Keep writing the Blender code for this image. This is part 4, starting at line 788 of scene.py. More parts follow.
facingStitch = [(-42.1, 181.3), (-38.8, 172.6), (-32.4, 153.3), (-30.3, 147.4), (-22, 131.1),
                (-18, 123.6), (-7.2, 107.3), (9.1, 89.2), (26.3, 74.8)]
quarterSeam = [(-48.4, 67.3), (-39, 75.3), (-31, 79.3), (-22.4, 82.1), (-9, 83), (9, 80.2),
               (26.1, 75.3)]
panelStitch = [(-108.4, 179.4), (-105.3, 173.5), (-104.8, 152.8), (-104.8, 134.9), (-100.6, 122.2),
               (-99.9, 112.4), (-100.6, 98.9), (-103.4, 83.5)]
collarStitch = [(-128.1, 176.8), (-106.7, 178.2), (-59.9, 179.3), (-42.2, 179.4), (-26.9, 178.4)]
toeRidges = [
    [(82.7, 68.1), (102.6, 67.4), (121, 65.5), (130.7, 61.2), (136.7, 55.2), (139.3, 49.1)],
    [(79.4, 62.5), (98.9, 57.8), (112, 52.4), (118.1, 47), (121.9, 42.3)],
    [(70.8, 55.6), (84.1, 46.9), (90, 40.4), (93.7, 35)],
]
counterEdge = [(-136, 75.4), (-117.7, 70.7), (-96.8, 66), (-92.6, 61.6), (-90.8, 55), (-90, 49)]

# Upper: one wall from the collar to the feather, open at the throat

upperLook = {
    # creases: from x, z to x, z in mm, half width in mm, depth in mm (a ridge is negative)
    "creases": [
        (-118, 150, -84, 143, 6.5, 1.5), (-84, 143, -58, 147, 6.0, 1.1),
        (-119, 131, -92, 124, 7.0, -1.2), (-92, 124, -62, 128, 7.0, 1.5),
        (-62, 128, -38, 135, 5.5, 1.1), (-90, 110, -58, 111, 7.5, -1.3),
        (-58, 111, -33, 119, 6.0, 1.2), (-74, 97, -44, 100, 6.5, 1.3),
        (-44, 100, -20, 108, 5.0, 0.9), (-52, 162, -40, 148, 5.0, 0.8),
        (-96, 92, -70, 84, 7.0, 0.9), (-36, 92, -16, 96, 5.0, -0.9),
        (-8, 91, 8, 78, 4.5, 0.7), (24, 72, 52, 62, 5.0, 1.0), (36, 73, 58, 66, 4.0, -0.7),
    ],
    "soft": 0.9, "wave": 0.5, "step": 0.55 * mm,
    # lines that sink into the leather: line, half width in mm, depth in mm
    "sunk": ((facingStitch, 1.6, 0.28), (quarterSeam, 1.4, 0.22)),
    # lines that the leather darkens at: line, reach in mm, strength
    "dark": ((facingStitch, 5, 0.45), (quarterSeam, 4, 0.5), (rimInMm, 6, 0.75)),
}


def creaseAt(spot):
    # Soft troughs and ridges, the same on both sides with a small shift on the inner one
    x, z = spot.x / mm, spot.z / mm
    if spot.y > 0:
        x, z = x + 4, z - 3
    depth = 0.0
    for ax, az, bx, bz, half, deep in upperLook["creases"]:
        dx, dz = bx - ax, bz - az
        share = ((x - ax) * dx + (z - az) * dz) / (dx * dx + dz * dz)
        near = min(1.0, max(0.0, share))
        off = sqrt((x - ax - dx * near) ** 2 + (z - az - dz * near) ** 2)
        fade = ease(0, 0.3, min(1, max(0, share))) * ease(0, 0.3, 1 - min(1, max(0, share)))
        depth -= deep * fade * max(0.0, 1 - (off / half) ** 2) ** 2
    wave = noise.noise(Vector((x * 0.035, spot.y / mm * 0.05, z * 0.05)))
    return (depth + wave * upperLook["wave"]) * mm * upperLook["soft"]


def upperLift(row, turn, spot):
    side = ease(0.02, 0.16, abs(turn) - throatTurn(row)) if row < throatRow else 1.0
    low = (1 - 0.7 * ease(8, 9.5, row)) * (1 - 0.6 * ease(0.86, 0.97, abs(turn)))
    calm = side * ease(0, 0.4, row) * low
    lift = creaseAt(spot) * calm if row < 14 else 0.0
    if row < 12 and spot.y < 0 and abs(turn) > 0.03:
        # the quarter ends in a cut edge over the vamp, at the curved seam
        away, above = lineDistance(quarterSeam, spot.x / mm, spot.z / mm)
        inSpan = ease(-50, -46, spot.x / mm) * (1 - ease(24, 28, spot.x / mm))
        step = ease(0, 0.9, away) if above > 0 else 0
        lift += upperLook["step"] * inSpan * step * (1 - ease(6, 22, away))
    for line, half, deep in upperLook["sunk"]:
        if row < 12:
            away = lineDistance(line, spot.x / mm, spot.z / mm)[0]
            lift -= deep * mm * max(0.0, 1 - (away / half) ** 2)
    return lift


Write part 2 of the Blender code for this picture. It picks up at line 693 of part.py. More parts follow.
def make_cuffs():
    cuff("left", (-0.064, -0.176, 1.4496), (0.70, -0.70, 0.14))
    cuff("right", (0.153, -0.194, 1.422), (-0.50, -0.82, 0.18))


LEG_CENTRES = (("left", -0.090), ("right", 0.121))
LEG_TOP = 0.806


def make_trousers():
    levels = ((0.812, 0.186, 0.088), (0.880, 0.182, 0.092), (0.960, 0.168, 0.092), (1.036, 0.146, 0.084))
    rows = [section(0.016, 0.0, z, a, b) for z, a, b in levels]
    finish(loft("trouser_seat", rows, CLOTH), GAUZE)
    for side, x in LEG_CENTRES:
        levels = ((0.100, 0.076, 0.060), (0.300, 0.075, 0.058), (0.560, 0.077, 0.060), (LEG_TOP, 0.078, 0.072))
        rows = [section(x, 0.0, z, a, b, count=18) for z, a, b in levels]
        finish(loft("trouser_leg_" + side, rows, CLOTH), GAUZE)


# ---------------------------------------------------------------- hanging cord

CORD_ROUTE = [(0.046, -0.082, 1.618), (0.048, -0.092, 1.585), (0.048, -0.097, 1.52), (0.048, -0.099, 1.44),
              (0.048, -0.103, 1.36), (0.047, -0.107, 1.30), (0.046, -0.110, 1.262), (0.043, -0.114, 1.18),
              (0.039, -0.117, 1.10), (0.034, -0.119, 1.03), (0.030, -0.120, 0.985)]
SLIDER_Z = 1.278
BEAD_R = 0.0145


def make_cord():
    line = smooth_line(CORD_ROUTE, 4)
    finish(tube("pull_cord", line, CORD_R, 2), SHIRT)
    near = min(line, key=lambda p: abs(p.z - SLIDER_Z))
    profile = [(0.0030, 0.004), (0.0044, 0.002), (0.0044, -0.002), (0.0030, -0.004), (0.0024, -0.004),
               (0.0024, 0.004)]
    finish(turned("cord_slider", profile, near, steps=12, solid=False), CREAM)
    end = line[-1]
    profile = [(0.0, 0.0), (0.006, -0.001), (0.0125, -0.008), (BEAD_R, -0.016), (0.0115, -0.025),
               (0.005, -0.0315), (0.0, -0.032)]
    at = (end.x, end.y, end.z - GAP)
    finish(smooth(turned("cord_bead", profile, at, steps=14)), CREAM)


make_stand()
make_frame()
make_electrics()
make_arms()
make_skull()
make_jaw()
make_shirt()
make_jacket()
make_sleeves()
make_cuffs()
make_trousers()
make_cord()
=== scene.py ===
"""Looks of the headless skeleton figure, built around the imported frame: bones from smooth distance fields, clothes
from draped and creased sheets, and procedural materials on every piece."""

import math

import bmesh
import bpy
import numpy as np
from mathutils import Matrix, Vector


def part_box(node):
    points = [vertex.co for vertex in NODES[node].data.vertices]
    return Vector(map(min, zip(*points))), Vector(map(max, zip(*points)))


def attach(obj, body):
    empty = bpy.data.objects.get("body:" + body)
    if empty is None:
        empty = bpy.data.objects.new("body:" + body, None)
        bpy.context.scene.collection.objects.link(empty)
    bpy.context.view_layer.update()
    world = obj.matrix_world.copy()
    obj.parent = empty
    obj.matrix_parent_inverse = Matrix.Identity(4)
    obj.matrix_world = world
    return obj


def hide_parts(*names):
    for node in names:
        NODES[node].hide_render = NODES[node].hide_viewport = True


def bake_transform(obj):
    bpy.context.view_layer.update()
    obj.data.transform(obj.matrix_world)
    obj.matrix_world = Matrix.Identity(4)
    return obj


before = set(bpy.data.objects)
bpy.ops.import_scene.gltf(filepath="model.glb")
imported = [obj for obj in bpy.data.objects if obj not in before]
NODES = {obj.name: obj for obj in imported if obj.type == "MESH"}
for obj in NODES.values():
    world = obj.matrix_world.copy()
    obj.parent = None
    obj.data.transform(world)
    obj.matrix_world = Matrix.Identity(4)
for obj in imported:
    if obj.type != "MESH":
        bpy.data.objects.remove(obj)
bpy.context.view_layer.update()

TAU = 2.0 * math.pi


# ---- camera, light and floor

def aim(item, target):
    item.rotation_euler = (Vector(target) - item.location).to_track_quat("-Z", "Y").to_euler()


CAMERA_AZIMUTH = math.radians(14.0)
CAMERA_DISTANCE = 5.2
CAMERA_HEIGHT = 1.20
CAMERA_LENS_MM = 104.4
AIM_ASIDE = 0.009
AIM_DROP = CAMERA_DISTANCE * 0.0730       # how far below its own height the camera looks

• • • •

Given task
Extract exactly and only the lines above from the line containing "make_stand()" through the line containing "for node in", both end lines included.

Response
make_stand()
make_frame()
make_electrics()
make_arms()
make_skull()
make_jaw()
make_shirt()
make_jacket()
make_sleeves()
make_cuffs()
make_trousers()
make_cord()
=== scene.py ===
"""Looks of the headless skeleton figure, built around the imported frame: bones from smooth distance fields, clothes
from draped and creased sheets, and procedural materials on every piece."""

import math

import bmesh
import bpy
import numpy as np
from mathutils import Matrix, Vector


def part_box(node):
    points = [vertex.co for vertex in NODES[node].data.vertices]
    return Vector(map(min, zip(*points))), Vector(map(max, zip(*points)))


def attach(obj, body):
    empty = bpy.data.objects.get("body:" + body)
    if empty is None:
        empty = bpy.data.objects.new("body:" + body, None)
        bpy.context.scene.collection.objects.link(empty)
    bpy.context.view_layer.update()
    world = obj.matrix_world.copy()
    obj.parent = empty
    obj.matrix_parent_inverse = Matrix.Identity(4)
    obj.matrix_world = world
    return obj


def hide_parts(*names):
    for node in names:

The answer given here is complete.